Sundance 2015: Nina Simone Doc Opens Fest With a Roar
It’s become a recent-ish tradition for the Sundance Film Festival to kick off their opening night with not one but two selections: one narrative feature and one documentary. Given that Park City’s annual gathering of independent filmmakers, hard-to-please tastemakers and curious, altitude-sick out-of-towners has been a key player in turning nonfiction movies into a mainstream phenomenon — the list of significant docs this fest has launched is miles long — the eventual doubling down was no surprise. As Robert Redford mentioned in his unusually brief opening remarks at last night’s first public screening at the Eccles Theater, he’s always wanted to erase the notion that documentaries aren’t “movies,” and giving the form a gala platform is yet another way of putting his money where his still remarkably photogenic mouth is. (Even odder than Redford’s brevity: The festival’s founder walked right past the podium and started addressing the crowd from the center of a dark stage, without a microphone. It took Festival Director John Cooper to get him back into the spotlight. Everything okay, Bob?)
Music docs in particular have done well for Sundance’s first-night premieres, with several choices — Searching for Sugar Man and Twenty Feet From Stardom — starting things out on literal and figurative high notes. (Last year’s opening narrative film, Whiplash, also got the fest moving with a primo musical bang; as for its 2015 counterpart, the gymnastics raunchcom The Bronze, let us never speak of it again.) Liz Garbus’ What Happened, Miss Simone?, a portrait of singer/activist/force of nature Nina Simone, may not be on the level of those award-winning movies, but damned if it doesn’t lay out the life story of “the high priestess of soul” in broad, clips-bountiful strokes. You may find fault with the film’s tendency to glide over certain aspects of her career and personal struggles. You will not leave the movie without being a bona fide Simone fan if you aren’t already.

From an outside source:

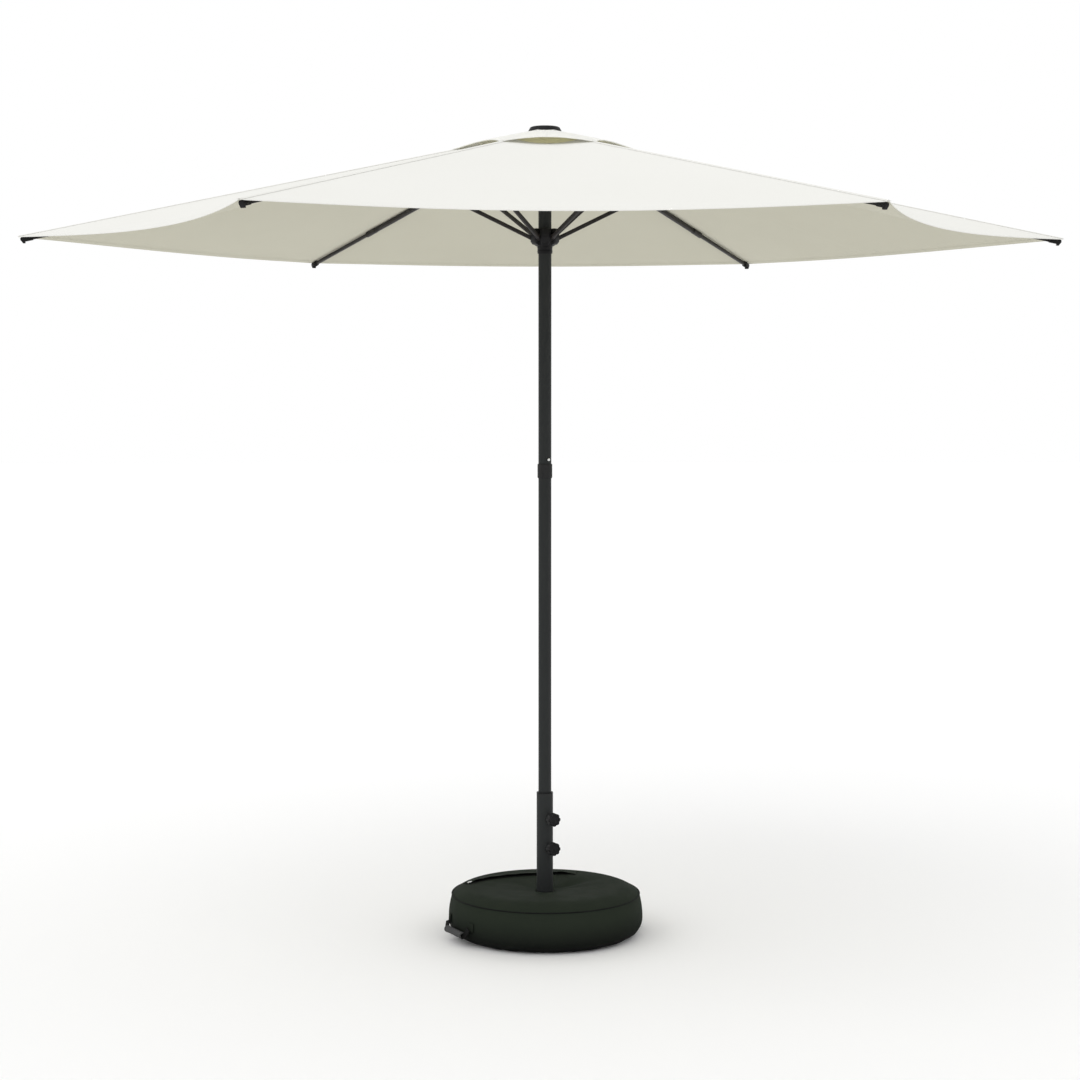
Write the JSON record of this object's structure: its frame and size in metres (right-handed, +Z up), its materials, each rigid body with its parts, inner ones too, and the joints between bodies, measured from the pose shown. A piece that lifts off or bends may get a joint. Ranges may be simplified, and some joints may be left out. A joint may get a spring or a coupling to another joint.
{
  "type": "patio umbrella with base",
  "caption": "Push-up patio umbrella with a six-sided vented canopy on hinged ribs and struts, a two-part pole and a round sand-filled bag base with clamp knobs.",
  "frame": {"origin": "on the ground under the middle of the mast, at the centre of the bag's flat bottom", "axes": "+Z up along the mast; +X through the tip of rib 1, the widest way across the canopy, corner to corner"},
  "size_m": [2.727, 2.3616, 2.1224],
  "materials": {
    "painted_steel": "satin",
    "black_plastic": "satin",
    "bright_steel": "satin",
    "canopy_cloth": "matte",
    "bag_cloth": "matte",
    "webbing": "matte",
    "grip_rubber": "matte",
    "sand": "matte"
  },
  "bodies": {
    "base": {"base_tube": "painted_steel", "tube_bush": "black_plastic", "foot_cross": "painted_steel", "sand_fill": "sand", "bag_shell": "bag_cloth"},
    "zip_pull": {"zip_pull": "bright_steel"},
    "handle_front": {"handle_strap_front": "webbing", "handle_grip_front": "grip_rubber"},
    "handle_rear": {"handle_strap_rear": "webbing", "handle_grip_rear": "grip_rubber"},
    "clamp_pad_upper": {"clamp_pad_upper": "black_plastic"},
    "clamp_pad_lower": {"clamp_pad_lower": "black_plastic"},
    "clamp_knob_upper": {"clamp_knob_upper": "black_plastic"},
    "clamp_knob_lower": {"clamp_knob_lower": "black_plastic"},
    "pole_plug": {"pole_plug": "black_plastic"},
    "mast": {"lower_pole": "painted_steel", "upper_pole": "painted_steel", "pole_collar": "black_plastic", "snap_spring": "bright_steel", "crown_hub": "black_plastic", "crown_wire": "bright_steel", "finial_cap": "black_plastic"},
    "snap_button": {"snap_button": "bright_steel"},
    "runner": {"runner": "black_plastic"},
    "rib_1": {"rib_1_inner": "painted_steel", "rib_1_outer": "painted_steel", "rib_1_cap": "black_plastic", "canopy_gore_1": "canopy_cloth", "vent_gore_1": "canopy_cloth"},
    "strut_1": {"strut_1": "painted_steel"},
    "rib_2": {"rib_2_inner": "painted_steel", "rib_2_outer": "painted_steel", "rib_2_cap": "black_plastic", "canopy_gore_2": "canopy_cloth", "vent_gore_2": "canopy_cloth"},
    "strut_2": {"strut_2": "painted_steel"},
    "rib_3": {"rib_3_inner": "painted_steel", "rib_3_outer": "painted_steel", "rib_3_cap": "black_plastic", "canopy_gore_3": "canopy_cloth", "vent_gore_3": "canopy_cloth"},
    "strut_3": {"strut_3": "painted_steel"},
    "rib_4": {"rib_4_inner": "painted_steel", "rib_4_outer": "painted_steel", "rib_4_cap": "black_plastic", "canopy_gore_4": "canopy_cloth", "vent_gore_4": "canopy_cloth"},
    "strut_4": {"strut_4": "painted_steel"},
    "rib_5": {"rib_5_inner": "painted_steel", "rib_5_outer": "painted_steel", "rib_5_cap": "black_plastic", "canopy_gore_5": "canopy_cloth", "vent_gore_5": "canopy_cloth"},
    "strut_5": {"strut_5": "painted_steel"},
    "rib_6": {"rib_6_inner": "painted_steel", "rib_6_outer": "painted_steel", "rib_6_cap": "black_plastic", "canopy_gore_6": "canopy_cloth", "vent_gore_6": "canopy_cloth"},
    "strut_6": {"strut_6": "painted_steel"}
  },
  "joints": [
    {"name": "pole_lift", "type": "slide", "parent": "base", "child": "pole_plug", "axis": [0, 0, 1], "range_m": [0, 0.15]},
    {"name": "pole_turn", "type": "hinge", "parent": "pole_plug", "child": "mast", "pos_m": [0, 0, 0.02], "axis": [0, 0, 1], "continuous": true},
    {"name": "runner_slide", "type": "slide", "parent": "mast", "child": "runner", "axis": [0, 0, -1], "range_m": [0, 0.50001], "deforming": ["canopy_gore_1", "canopy_gore_2", "canopy_gore_3", "canopy_gore_4", "canopy_gore_5", "canopy_gore_6", "vent_gore_1", "vent_gore_2", "vent_gore_3", "vent_gore_4", "vent_gore_5", "vent_gore_6"]},
    {"name": "rib_1_fold", "type": "hinge", "parent": "mast", "child": "rib_1", "pos_m": [0.035, 0, 2.0915], "axis": [0, 1, 0], "range_deg": [0, 71.68]},
    {"name": "strut_1_fold", "type": "hinge", "parent": "rib_1", "child": "strut_1", "pos_m": [0.38864, 0, 2.00636], "axis": [0, 1, 0], "range_deg": [-130.62, 0]},
    {"name": "rib_2_fold", "type": "hinge", "parent": "mast", "child": "rib_2", "pos_m": [0.0175, 0.03031, 2.0915], "axis": [-0.866, 0.5, 0], "range_deg": [0, 71.68]},
    {"name": "strut_2_fold", "type": "hinge", "parent": "rib_2", "child": "strut_2", "pos_m": [0.19432, 0.33657, 2.00636], "axis": [-0.866, 0.5, 0], "range_deg": [-130.62, 0]},
    {"name": "rib_3_fold", "type": "hinge", "parent": "mast", "child": "rib_3", "pos_m": [-0.0175, 0.03031, 2.0915], "axis": [-0.866, -0.5, 0], "range_deg": [0, 71.68]},
    {"name": "strut_3_fold", "type": "hinge", "parent": "rib_3", "child": "strut_3", "pos_m": [-0.19432, 0.33657, 2.00636], "axis": [-0.866, -0.5, 0], "range_deg": [-130.62, 0]},
    {"name": "rib_4_fold", "type": "hinge", "parent": "mast", "child": "rib_4", "pos_m": [-0.035, 0, 2.0915], "axis": [0, -1, 0], "range_deg": [0, 71.68]},
    {"name": "strut_4_fold", "type": "hinge", "parent": "rib_4", "child": "strut_4", "pos_m": [-0.38864, 0, 2.00636], "axis": [0, -1, 0], "range_deg": [-130.62, 0]},
    {"name": "rib_5_fold", "type": "hinge", "parent": "mast", "child": "rib_5", "pos_m": [-0.0175, -0.03031, 2.0915], "axis": [0.866, -0.5, 0], "range_deg": [0, 71.68]},
    {"name": "strut_5_fold", "type": "hinge", "parent": "rib_5", "child": "strut_5", "pos_m": [-0.19432, -0.33657, 2.00636], "axis": [0.866, -0.5, 0], "range_deg": [-130.62, 0]},
    {"name": "rib_6_fold", "type": "hinge", "parent": "mast", "child": "rib_6", "pos_m": [0.0175, -0.03031, 2.0915], "axis": [0.866, 0.5, 0], "range_deg": [0, 71.68]},
    {"name": "strut_6_fold", "type": "hinge", "parent": "rib_6", "child": "strut_6", "pos_m": [0.19432, -0.33657, 2.00636], "axis": [0.866, 0.5, 0], "range_deg": [-130.62, 0]},
    {"name": "snap_press", "type": "slide", "parent": "mast", "child": "snap_button", "axis": [-0.5592, 0.829, 0], "range_m": [0, 0.004], "stiffness_N_per_m": 900, "springref_m": -0.001, "deforming": ["snap_spring"]},
    {"name": "clamp_upper_pad_travel", "type": "slide", "parent": "base", "child": "clamp_pad_upper", "axis": [0.3907, -0.9205, 0], "range_m": [0, 0.00376]},
    {"name": "clamp_upper_turn", "type": "hinge", "parent": "clamp_pad_upper", "child": "clamp_knob_upper", "pos_m": [0.01758, -0.04142, 0.3117], "axis": [0.3907, -0.9205, 0], "range_deg": [0, 1080]},
    {"name": "clamp_lower_pad_travel", "type": "slide", "parent": "base", "child": "clamp_pad_lower", "axis": [0.3907, -0.9205, 0], "range_m": [0, 0.00376]},
    {"name": "clamp_lower_turn", "type": "hinge", "parent": "clamp_pad_lower", "child": "clamp_knob_lower", "pos_m": [0.01758, -0.04142, 0.2339], "axis": [0.3907, -0.9205, 0], "range_deg": [0, 1080]},
    {"name": "zip_run", "type": "hinge", "parent": "base", "child": "zip_pull", "pos_m": [0.034, -0.148, 0.1325], "axis": [0, 0, 1], "range_deg": [-62, 0]},
    {"name": "handle_front_flip", "type": "hinge", "parent": "base", "child": "handle_front", "pos_m": [-0.22829, -0.11135, 0.05], "axis": [-0.4384, 0.8988, 0], "range_deg": [0, 110]},
    {"name": "handle_rear_flip", "type": "hinge", "parent": "base", "child": "handle_rear", "pos_m": [0.22829, 0.11135, 0.05], "axis": [0.4384, -0.8988, 0], "range_deg": [0, 110]}
  ],
  "couplings": [
    {"joint": "rib_1_fold", "follows": "runner_slide", "rad_per_m": 2.5017},
    {"joint": "strut_1_fold", "follows": "runner_slide", "rad_per_m": -4.5591},
    {"joint": "rib_2_fold", "follows": "runner_slide", "rad_per_m": 2.5017},
    {"joint": "strut_2_fold", "follows": "runner_slide", "rad_per_m": -4.5591},
    {"joint": "rib_3_fold", "follows": "runner_slide", "rad_per_m": 2.5017},
    {"joint": "strut_3_fold", "follows": "runner_slide", "rad_per_m": -4.5591},
    {"joint": "rib_4_fold", "follows": "runner_slide", "rad_per_m": 2.5017},
    {"joint": "strut_4_fold", "follows": "runner_slide", "rad_per_m": -4.5591},
    {"joint": "rib_5_fold", "follows": "runner_slide", "rad_per_m": 2.5017},
    {"joint": "strut_5_fold", "follows": "runner_slide", "rad_per_m": -4.5591},
    {"joint": "rib_6_fold", "follows": "runner_slide", "rad_per_m": 2.5017},
    {"joint": "strut_6_fold", "follows": "runner_slide", "rad_per_m": -4.5591},
    {"joint": "clamp_upper_pad_travel", "follows": "clamp_upper_turn", "m_per_rad": 0.00019894},
    {"joint": "clamp_lower_pad_travel", "follows": "clamp_lower_turn", "m_per_rad": 0.00019894}
  ]
}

Beginning with footage of the singer staring down an audience at the Montreux Jazz Festival in 1976, What Happened goes about answering its question by flipping back to Simone’s childhood, detailing her early musical ambitions to be the first black female classical pianist. Despite her talent and the financial support of well-to-do patrons, she was rejected by the prestigious Curtis Institute in Philadelphia; that “early jolt of racism,” as Simone referred to the incident, became the first of several events to fuel an inexhaustible supply of anger at society. A summer gig at an Atlantic City bar gave birth to the blues chanteuse she’d eventually become, with the film tracing her rise to hit recording artist, jazz sensation, long-suffering wife (her manager/husband Andrew Stroud does not come off well), a major player in the Civil Rights movement, industry pariah, American ex-pat, playing-for-chump-change café performer and, eventually, a rediscovered legend.